If you took Harry Potter, put it in a paper bag with The Wire, and shook it vigorously, you’d get the basic idea behind Selah And The Spades—a film that, to its credit, is only partially defined by those two elements. It takes place in the ubiquitous YA setting of an elite boarding school; at Haldwell School for Boarding and Day Students, the pupils have sorted themselves into five groups, no hat required. Each of these groups is in charge of catering to a particular teenage vice: One throws the parties, another runs a racket betting on football games, another helps classmates cheat on their exams, and another provides a smokescreen of respectability so the administration suspects nothing. But the most powerful of them all are the Spades, led by honors student Selah (Lovie Simone), who sell the drugs that fuel the parties that cause the hangovers that necessitate the cheating.
As the film opens, Selah is in the last semester of her senior year, and although she continues to excel both in academics and as head of the cheer squad, she’s secretly preoccupied with the question of legacy. That leads her to strike up a friendship with new girl in school Paloma (Celeste O’Connor), in hopes of grooming her to take over the Spades once Selah graduates. This sparks the jealousy of Selah’s old first lieutenant, Maxxie (Jharrel Jerome), who’s known Selah since childhood and sees through her cold, calculating exterior to the vulnerable girl underneath. Few others do, though, including Selah herself. Throughout the film, she expounds on everything from sexual agency to the necessity of making your underlings fear you, full of the unshakeable confidence of someone who doesn’t know enough to realize she doesn’t know everything.

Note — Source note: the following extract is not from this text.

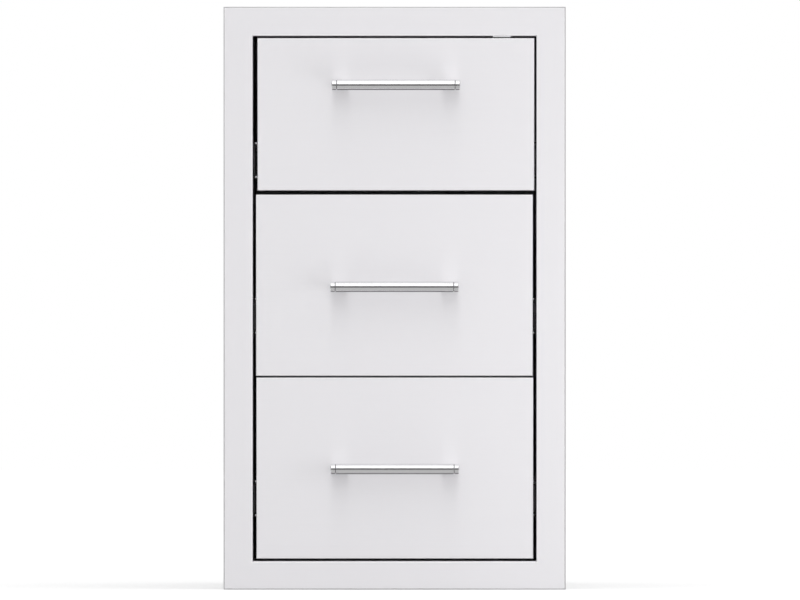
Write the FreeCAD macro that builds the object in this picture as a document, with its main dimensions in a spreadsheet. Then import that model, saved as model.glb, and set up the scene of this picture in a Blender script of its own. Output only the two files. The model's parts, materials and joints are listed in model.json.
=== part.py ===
import FreeCAD, Part
import Sketcher
import math
import os
import re

# Outdoor kitchen drawer unit: a trim frame and a closed cabinet that stand in an island's cut-out,
# with three drawers on telescopic ball slides. Millimetres. X runs across the fronts, Y runs from
# the fronts into the island, Z is up. The origin is where the island's face meets the sill of the
# cut-out, half way across: Y = 0 is the back of the trim frame, Z = 0 the underside of the cabinet.

sizes = {
    # Drawer fronts and the gaps round them
    "front_width": 350,
    "front_depth": 20,
    "front_gauge": 1.2,
    "front_bend": 1.6,
    "side_gap": 4,
    "gap_over_top": 2.6,
    "gap_under_top": 4.8,
    "gap_under_middle": 1.7,
    "gap_under_bottom": 3,
    "top_front_height": 192.8,
    "middle_front_height": 229.3,
    "bottom_front_height": 229,
    "top_front_shift": 1.6,
    "middle_front_shift": -0.2,
    "bottom_front_shift": 0.3,
    "liner_gauge": 1,
    "liner_flange": 10,
    "liner_play": 0.1,
    # Trim frame
    "side_border": 37,
    "upper_border": 36.8,
    "lower_border": 36,
    "frame_raise": 12.5,
    "frame_gauge": 1.2,
    "frame_bend": 2,
    "frame_lip": 9,
    "frame_return": 18,
    "corner_relief": 1.3,
    # Cabinet behind the frame
    "panel_gauge": 1,
    "panel_bend": 2,
    "panel_lap": 8,
    "panel_flange": 14,
    "cabinet_depth": 494,
    "wall_hole_radius": 2.25,
    "wall_hole_inset": 42,
    "wall_hole_low": 200,
    "wall_hole_pitch": 400,
    # Pad in the gap over the top drawer
    "pad_width": 22.7,
    "pad_depth": 16,
    "pad_thickness": 1.4,
    "pad_offset": 135.5,
    # Slides
    "slide_width": 12.7,
    "rail_height": 45.5,
    "rail_gauge": 1.2,
    "rail_length": 450,
    "rail_setback": 1,
    "ball_radius": 1.6,
    "race_play": 0.05,
    "race_tail": 0.5,
    "outer_ball_reach": 5.2,
    "inner_ball_reach": 8,
    "cage_gauge": 0.6,
    "cage_play": 0.3,
    "cage_length": 216,
    "buffer_length": 6,
    "buffer_reach": 5.5,
    "buffer_height": 18,
    "stop_play": 0.3,
    "hook_length": 12,
    "hook_drop": 7,
    "hook_inset": 60,
    "hook_play": 0.2,
    "top_rail_height": 38.7,
    "middle_rail_height": 75.8,
    "bottom_rail_height": 75.8,
    # Drawer trays
    "tray_gauge": 1,
    "tray_bend": 2,
    "tray_length": 450,
    "tray_rise": 12,
    "tray_rim": 10,
    "top_tray_height": 125,
    "middle_tray_height": 160,
    "bottom_tray_height": 160,
    "back_flange": 14,
    "back_play": 0.1,
    "back_drop": 4,
    # Handles
    "bar_length": 162.4,
    "bar_radius": 6.7,
    "bar_reach": 38,
    "cap_length": 6.5,
    "cap_radius": 6.5,
    "cap_edge": 1,
    "post_width": 21.5,
    "post_foot": 12,
    "post_neck": 9,
    "post_corner": 2.2,
    "post_inset": 1,
    "saddle_play": 0.1,
    "top_handle_drop": 59.5,
    "middle_handle_drop": 116.5,
    "bottom_handle_drop": 115.2,
    # Handle screws
    "screw_radius": 2,
    "screw_play": 0.05,
    "screw_head_radius": 4.2,
    "screw_head_height": 2.8,
    "screw_length": 12,
}

doc = FreeCAD.newDocument("DrawerUnit")
sheet = doc.addObject("Spreadsheet::Sheet", "Sizes")
for row, (alias, number) in enumerate(sizes.items(), start=1):
    sheet.set(f"A{row}", alias)
    sheet.set(f"B{row}", str(number))
    sheet.setAlias(f"B{row}", alias)
doc.recompute()

subparts = []
both_sides = (("left", -1), ("right", 1))
near_enough = 1e-4
least_cut = 1e-6


# Names of sizes in a formula, written so that a feature can be bound to them.
def bound(formula):
    return re.sub(r"[a-z]\w*", lambda word: "Sizes." + word[0] if word[0] in sizes else word[0], formula)


def value(formula):
    return float(sheet.evalExpression(bound(formula)))


# The planes that a profile can lie in: front (X across, Z up), side (Y across, Z up) and
# level (X across, Y up), each with its role in a body's origin and the way its normal points.
planes = {"front": ("XZ_Plane", -1), "side": ("YZ_Plane", 1), "level": ("XY_Plane", 1)}


def new_body(node):
    body = doc.addObject("PartDesign::Body", node)
    body.Label = node
    subparts.append(body)
    return body


def new_sketch(body, plane, at):
    role, facing = planes[plane]
    sketch = body.newObject("Sketcher::SketchObject", body.Name + "Profile")
    origin_plane = next(feature for feature in body.Origin.OriginFeatures if feature.Role == role)
    sketch.AttachmentSupport = [(origin_plane, "")]
    sketch.MapMode = "FlatFace"
    sketch.setExpression("AttachmentOffset.Base.z", bound(f"{facing} * ({at})"))
    sketch.addProperty("App::PropertyInteger", "Facing")
    sketch.Facing = facing
    return sketch


def fix_point(sketch, geometry, end, across, up):
    for kind, formula in (("DistanceX", across), ("DistanceY", up)):
        index = sketch.addConstraint(Sketcher.Constraint(kind, -1, 1, geometry, end, value(formula)))
        sketch.setExpression(f"Constraints[{index}]", bound(formula))


def toward(start, end):
    length = math.dist(start, end)
    return ((end[0] - start[0]) / length, (end[1] - start[1]) / length)


def point_at(spot):
    return FreeCAD.Vector(value(spot[0]), value(spot[1]), 0)


def stepped(formula, direction, distance):
    return f"{formula} + ({round(direction)}) * ({distance})"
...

Director Tayarisha Poe got her start as a still photographer, a background that translates both in the camera perpetually slung around Paloma’s neck and in the film’s expert lighting and composition. Although Selah And The Spades isn’t as fanciful in its set dressing as another recent YA riff, Alice Waddington’s Paradise Hills, cinematographer Jomo Fray and production designer Valeria De Felice imagine Haldwell School as a lush haven insulated from the outside world, verdant as an English country garden and as exquisitely textured as a French couture gown. It’s not a real place in any sense of the word, which enhances the feeling that Poe’s characters are sheltered youngsters playing at gangland politics—and it’s not clear if that feeling is intentional.
It’s just as well that the film’s criminal intrigue doesn’t quite click, however, given that Poe’s camera is more interested in the angles of Simone’s face than it is the war between Haldwell’s competing-yet-interdependent factions. A sluggish, unfocused middle section complicates these rivalries to the point where all but the most enraptured may lose interest, before coming back around by focusing on the most fascinating thing about Selah And The Spades: Selah herself. Once Poe and Simone begin to show the cracks in her polished facade, she becomes a corrupted queen of Shakespearean proportions, a young woman who’s been twisted by the immense pressure to be perfect at all times and in all things. And the multiple facets of this rock-hard diamond of a character are far more eye-catching than a bunch of rich kids pretending to be mobsters.